TWO Coventry residents have received Maundy Gifts from The Queen.
Each year at the Royal Maundy Service, her majesty recognises and gives thanks for work done by countless people for the wellbeing of their neighbours – work which is often taken for granted or hidden.
The service this year was due to be taken in Westminster Abbey today and Sheila Wicks and Canon Margaret Sedgwick were among this year’s recipients.
But, due to current Covid restrictions, the service was unable to go ahead, and the gift was accompanied by a personal letter from The Queen instead.
The Maundy Gift comprises a collection of specially minted silver coins.
Shelia Wicks lives in Walsgrave, Coventry.
Before lockdown Shelia had been a volunteer at University Hospital Coventry and Warwickshire for 45 years, latterly as a Lay Chaplaincy Volunteer.
She has worshipped at St Mary’s, Walsgrave, for 68 years.
Sheila has served as Churchwarden as well as a PCC member for many years and still serves as St Mary’s Electoral Roll Officer.

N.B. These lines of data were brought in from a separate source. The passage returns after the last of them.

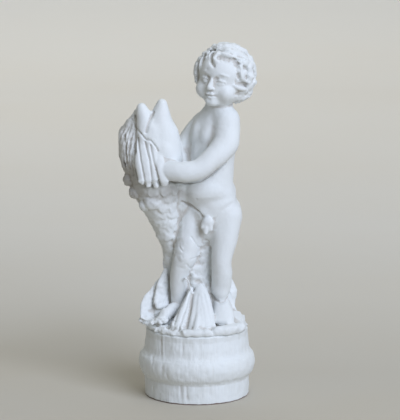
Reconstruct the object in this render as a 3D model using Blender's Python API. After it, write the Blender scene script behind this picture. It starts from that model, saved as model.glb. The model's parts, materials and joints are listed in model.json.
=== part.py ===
"""Small white statue of a cherub who holds a scaly fish upright, cast in one with its rocky
base, on a turned round plinth.

Metres, +Z up. The origin is the middle of the plinth's underside. The cherub faces -Y and
turns a little towards -X, where the fish is. The statue's own forms are written in parts,
66 parts to the statue's height, measured from the middle of the plinth's top.
"""

from math import cos, pi, radians, sin

import bmesh
import bpy
import numpy as np
from mathutils import Matrix, Vector, noise

# The turned plinth
PLINTH_RADIUS = 0.0122
PLINTH_HEIGHT = 0.0160
DRUM_RADIUS = 0.0119
SWELLING_RADIUS = 0.0136
SWELLING_FOOT = 0.0044
SWELLING_HEAD = 0.0124
ARRIS = 0.00025
PLINTH_SIDES = 48

# The cast statue
STATUE_HEIGHT = 0.0662
SEAT_GAP = 0.0003
BASE_MARGIN = 0.0003
STATUE_TRIANGLES = 8600

PARTS_HIGH = 66.2
PART = STATUE_HEIGHT / PARTS_HIGH
VOXEL = 0.42
SEED_STEP = 37.3


def smooth_rows(rows, steps):
    """The stations of a form joined by a smooth curve through every one of them."""
    rows = np.array(rows, float)
    padded = np.vstack([2 * rows[0] - rows[1], rows, 2 * rows[-1] - rows[-2]])
    found = []
    for i in range(len(rows) - 1):
        a, b, c, d = padded[i : i + 4]
        for t in np.arange(steps) / steps:
            found.append(
                0.5 * (2 * b + (c - a) * t + (2 * a - 5 * b + 4 * c - d) * t**2
                       + (3 * b - a - 3 * c + d) * t**3)
            )
    found.append(rows[-1])
    return np.array(found)


class Clay:
    """A lump of clay: forms are laid on, fused into one skin, softened and carved."""

    def __init__(self):
        self.bm = bmesh.new()

    def ball(self, centre, radii, frame=Matrix(), detail=3):
        """An ellipsoid. A frame sets it in the head's own directions, for instance."""
        radii = radii if isinstance(radii, tuple) else (radii,) * 3
        place = frame @ Matrix.LocRotScale(Vector(centre), None, Vector(radii))
        bmesh.ops.create_icosphere(self.bm, subdivisions=detail, radius=1, matrix=place)

    def tube(self, stations, broad=(1, 0, 0), sides=14, steps=4, frame=Matrix(), dome=1.0):
        """A round-ended limb through stations of x, y, z, radius, with a second radius and a
        twist in degrees where it isn't round. Broad is where its first radius points, and
        dome is how far its ends swell, as a share of the radius there."""
        full = [tuple(s) + ((s[3],) if len(s) == 4 else ()) + ((0,) if len(s) < 6 else ())
                for s in stations]
        rows = smooth_rows(full, steps)
        centres = [frame @ Vector(r[:3]) for r in rows]
        across = (frame.to_3x3() @ Vector(broad)).normalized()
        rings = []
        for i, (row, centre) in enumerate(zip(rows, centres)):
            ahead = centres[min(i + 1, len(rows) - 1)] - centres[max(i - 1, 0)]
            ahead.normalize()
            across = (across - ahead * across.dot(ahead)).normalized()
            thin = ahead.cross(across)
            turn = radians(row[5])
            u = across * cos(turn) + thin * sin(turn)
            rings.append((centre, ahead, u, ahead.cross(u), max(row[3], 0.05), max(row[4], 0.05)))
        first, last = rings[0], rings[-1]
        cap = [radians(a) for a in (72, 50, 25)]
        loops = [self._ring(first, sides, cos(a), -sin(a) * dome) for a in cap]
        loops += [self._ring(r, sides, 1, 0) for r in rings]
        loops += [self._ring(last, sides, cos(a), sin(a) * dome) for a in reversed(cap)]
        for low, high in zip(loops, loops[1:]):
            for j in range(sides):
                k = (j + 1) % sides
                self.bm.faces.new((low[j], low[k], high[k], high[j]))
        self.bm.faces.new(list(reversed(loops[0])))
        self.bm.faces.new(loops[-1])

    def _ring(self, ring, sides, share, rise):
        centre, ahead, u, v, wide, deep = ring
        middle = centre + ahead * (rise * min(wide, deep))
        return [
            self.bm.verts.new(
                middle
                + u * (wide * share * cos(2 * pi * j / sides))
                + v * (deep * share * sin(2 * pi * j / sides))
            )
            for j in range(sides)
        ]

    def add(self, other):
        """Lays another lump's forms on this one."""
        mesh = bpy.data.meshes.new("lump")
        other.bm.to_mesh(mesh)
        self.bm.from_mesh(mesh)
        bpy.data.meshes.remove(mesh)

    def fuse(self, voxel, softening):
        """One closed skin over all the forms, its creases softened by so many passes."""
        obj = self.to_object("lump")
        remesh = obj.modifiers.new("One skin", "REMESH")
        remesh.mode = "VOXEL"
        remesh.voxel_size = voxel
        smooth = obj.modifiers.new("Soften", "SMOOTH")
        smooth.factor = 0.5
        smooth.iterations = softening
        self.take(obj)

    def thin_out(self, triangles):
        """Fewer faces, kept where the carving is."""
        bmesh.ops.triangulate(self.bm, faces=self.bm.faces)
        share = triangles / len(self.bm.faces)
        obj = self.to_object("lump")
        obj.modifiers.new("Fewer faces", "DECIMATE").ratio = share
        self.take(obj)

    def take(self, obj):
        """Puts an object's evaluated mesh in place of the forms, and removes the object."""
        graph = bpy.context.evaluated_depsgraph_get()
        mesh = bpy.data.meshes.new_from_object(obj.evaluated_get(graph))
        self.bm.clear()
        self.bm.from_mesh(mesh)
        old = obj.data
        bpy.data.objects.remove(obj)
        bpy.data.meshes.remove(old)
        bpy.data.meshes.remove(mesh)
        self.keep_outer_skin()

    def keep_outer_skin(self):
        """Drops every skin but the one with the most points, such as a pocket's inner one."""
        self.bm.verts.ensure_lookup_table()
        seen = [False] * len(self.bm.verts)
        skins = []
        for start in self.bm.verts:
            if seen[start.index]:
                continue
            seen[start.index] = True
            skin, reach = [start], [start]
            while reach:
                for edge in reach.pop().link_edges:
                    for vert in edge.verts:
                        if not seen[vert.index]:
                            seen[vert.index] = True
                            skin.append(vert)
                            reach.append(vert)
            skins.append(skin)
        skins.sort(key=len)
        for skin in skins[:-1]:
            bmesh.ops.delete(self.bm, geom=skin, context="VERTS")

    def carve(self, *strokes):
        """Moves each point of the skin by what every stroke says of it and its outward side."""
        self.bm.normal_update()
        points = np.array([v.co for v in self.bm.verts])
        outward = np.array([v.normal for v in self.bm.verts])
        moved = points + sum(stroke(points, outward) for stroke in strokes)
        for vert, place in zip(self.bm.verts, moved):
            vert.co = place

    def to_object(self, name):
        mesh = bpy.data.meshes.new(name)
        self.bm.to_mesh(mesh)
        obj = bpy.data.objects.new(name, mesh)
        bpy.context.scene.collection.objects.link(obj)
        return obj


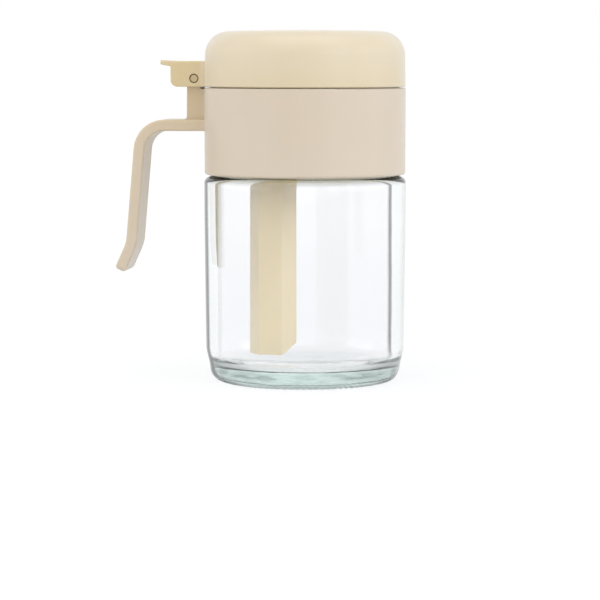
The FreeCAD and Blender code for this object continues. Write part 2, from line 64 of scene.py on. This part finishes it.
class Tree:
    """A material's or the world's node tree, emptied, with short ways to add to it."""

    def __init__(self, owner):
        owner.use_nodes = True
        self.tree = owner.node_tree
        self.tree.nodes.clear()

    def add(self, kind, settings=None, **inputs):
        """A node. An input is a value or another node's output, and is named with _ for a space."""
        made = self.tree.nodes.new(kind)
        for name, value in (settings or {}).items():
            setattr(made, name, value)
        for name, value in inputs.items():
            self.feed(self.enabled(made.inputs, name.replace("_", " ")), value)
        return made

    def add_numbered(self, kind, values, settings=None):
        """A node whose inputs share a name, and so are given in their order."""
        made = self.add(kind, settings)
        for socket, value in zip(made.inputs, values):
            self.feed(socket, value)
        return made

    def feed(self, socket, value):
        if isinstance(value, bpy.types.NodeSocket):
            self.tree.links.new(value, socket)
        else:
            socket.default_value = value

    @staticmethod
    def enabled(sockets, name):
        return next(socket for socket in sockets if socket.name == name and socket.enabled)

    def place(self):
        """Where a point is in the object's own coordinates, which are the frame's."""
        return self.add("ShaderNodeTexCoord").outputs["Object"]

    def axis(self, place, name):
        return self.add("ShaderNodeSeparateXYZ", Vector=place).outputs[name]

    def math(self, operation, *values, clamp=False):
        settings = {"operation": operation, "use_clamp": clamp}
        return self.add_numbered("ShaderNodeMath", values, settings).outputs[0]

    def product(self, first, *others):
        for other in others:
            first = self.math("MULTIPLY", first, other)
        return first

    def opposite(self, share):
        return self.math("SUBTRACT", 1.0, share)

    def length(self, across, along):
        """The length of the vector with these two parts."""
        squares = [self.math("POWER", part, 2.0) for part in (across, along)]
        return self.math("SQRT", self.math("ADD", *squares))

    def noise(self, place, scale, detail=2.0, stretch=None):
        if stretch is not None:
            place = self.add("ShaderNodeMapping", Vector=place, Scale=stretch).outputs[0]
        return self.add("ShaderNodeTexNoise", Vector=place, Scale=scale, Detail=detail).outputs[0]

    def span(self, value, limits, to_low, to_high):
        """The value, carried from the range between its limits to another range and held inside it."""
        low, high = limits
        return self.add("ShaderNodeMapRange", {"clamp": True}, Value=value, From_Min=low, From_Max=high,
                        To_Min=to_low, To_Max=to_high).outputs[0]

    def above(self, value, limits):
        """0 below the limits, and 1 above them."""
        return self.span(value, limits, 0.0, 1.0)

    def below(self, value, limits):
        """1 below the limits, and 0 above them."""
        return self.span(value, limits, 1.0, 0.0)

    def mix_values(self, share, first, second):
        return self.add("ShaderNodeMix", Factor=share, A=first, B=second).outputs[0]

    def mix_colours(self, share, first, second):
        made = self.add("ShaderNodeMix", {"data_type": "RGBA"}, Factor=share, A=first, B=second)
        return self.enabled(made.outputs, "Result")

    def mix_shaders(self, share, first, second):
        return self.add_numbered("ShaderNodeMixShader", (share, first, second)).outputs[0]

    def bump(self, height, strength, distance, **under):
        """The normal of a bump. Normal= gives the one that it lies on."""
        made = self.add("ShaderNodeBump", Height=height, Strength=strength, Distance=distance, **under)
        return made.outputs[0]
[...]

Shelia said: “It was an amazing surprise to receive a letter from Buckingham Palace and feel very humbled and honoured to receive the Maundy Money and a letter from the Queen.”
Canon Margaret Sedgwick is a Lay Canon of Coventry Cathedral as well as a Cathedral Lay Reader.

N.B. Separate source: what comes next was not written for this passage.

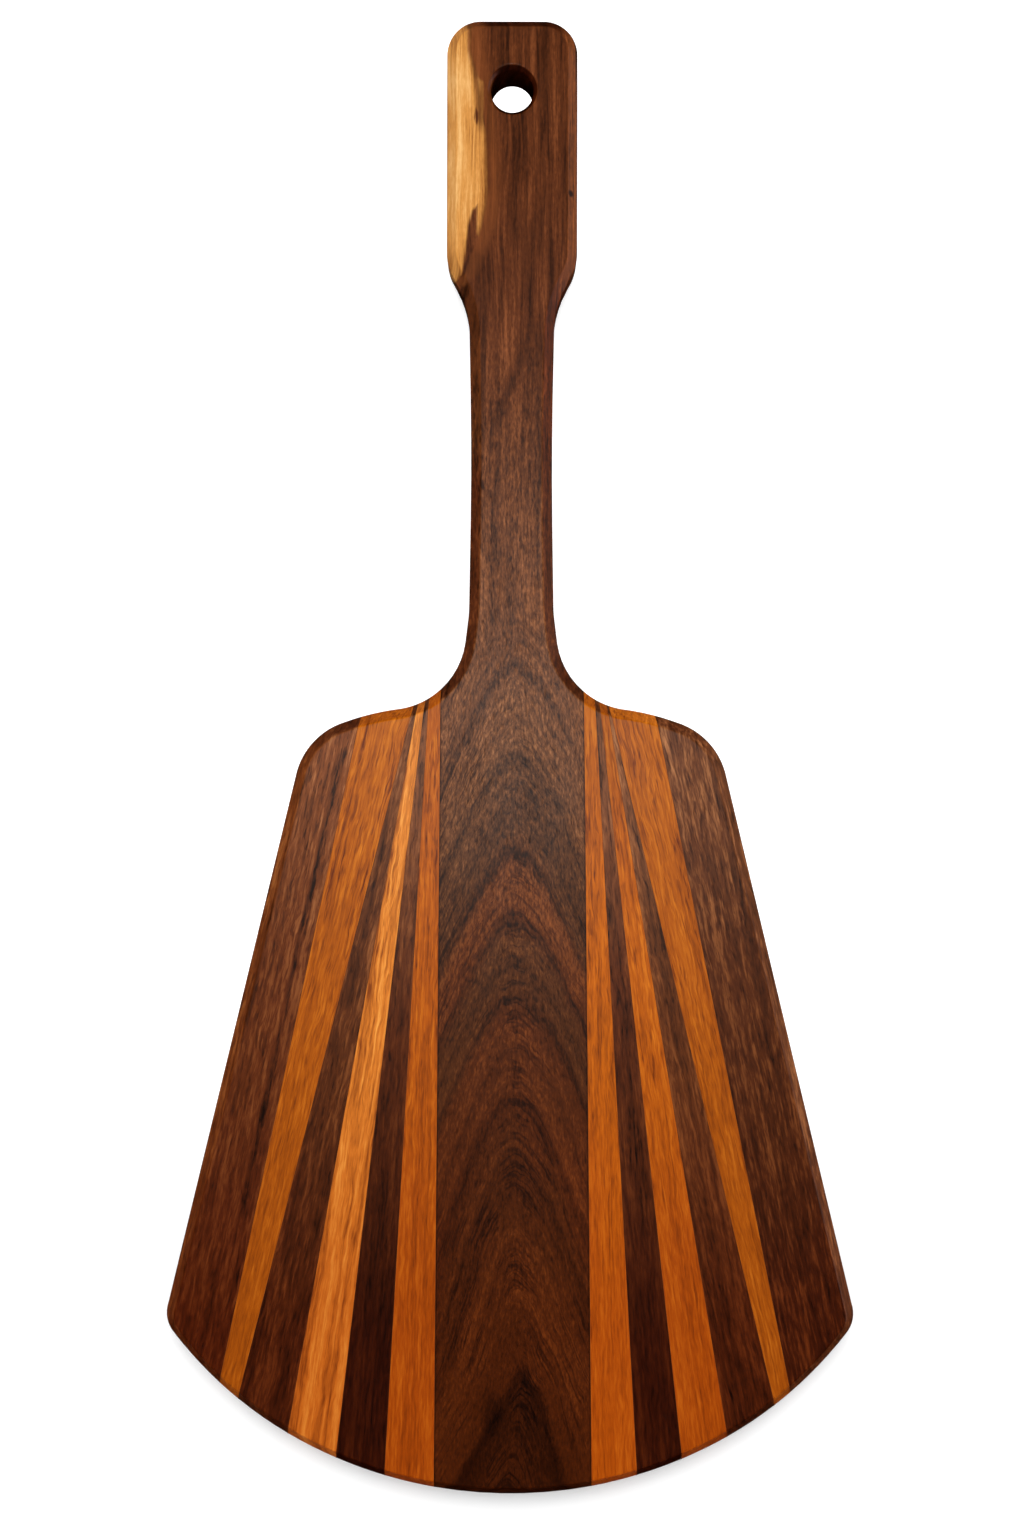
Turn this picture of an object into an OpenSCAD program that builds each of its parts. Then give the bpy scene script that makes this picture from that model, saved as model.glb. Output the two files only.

She has been a member of the Cathedral community since 1974 and a member of the Cathedral Council.
Margaret also served as Chapter Clerk from 2000 to 2006 and is something of an institution in the diocese having served on a number of key diocesan committees.
Prior to her retirement in 1992, Margaret was Deputy Head of The Blue Coat Church of England School in Coventry, where she had a distinguished career from 1977.
Margaret said: “I remember the Queen coming to distribute the Maundy Money in Coventry in 1995 but never expected to become a recipient myself.
“It has been a privilege to serve the Diocese and Cathedral.”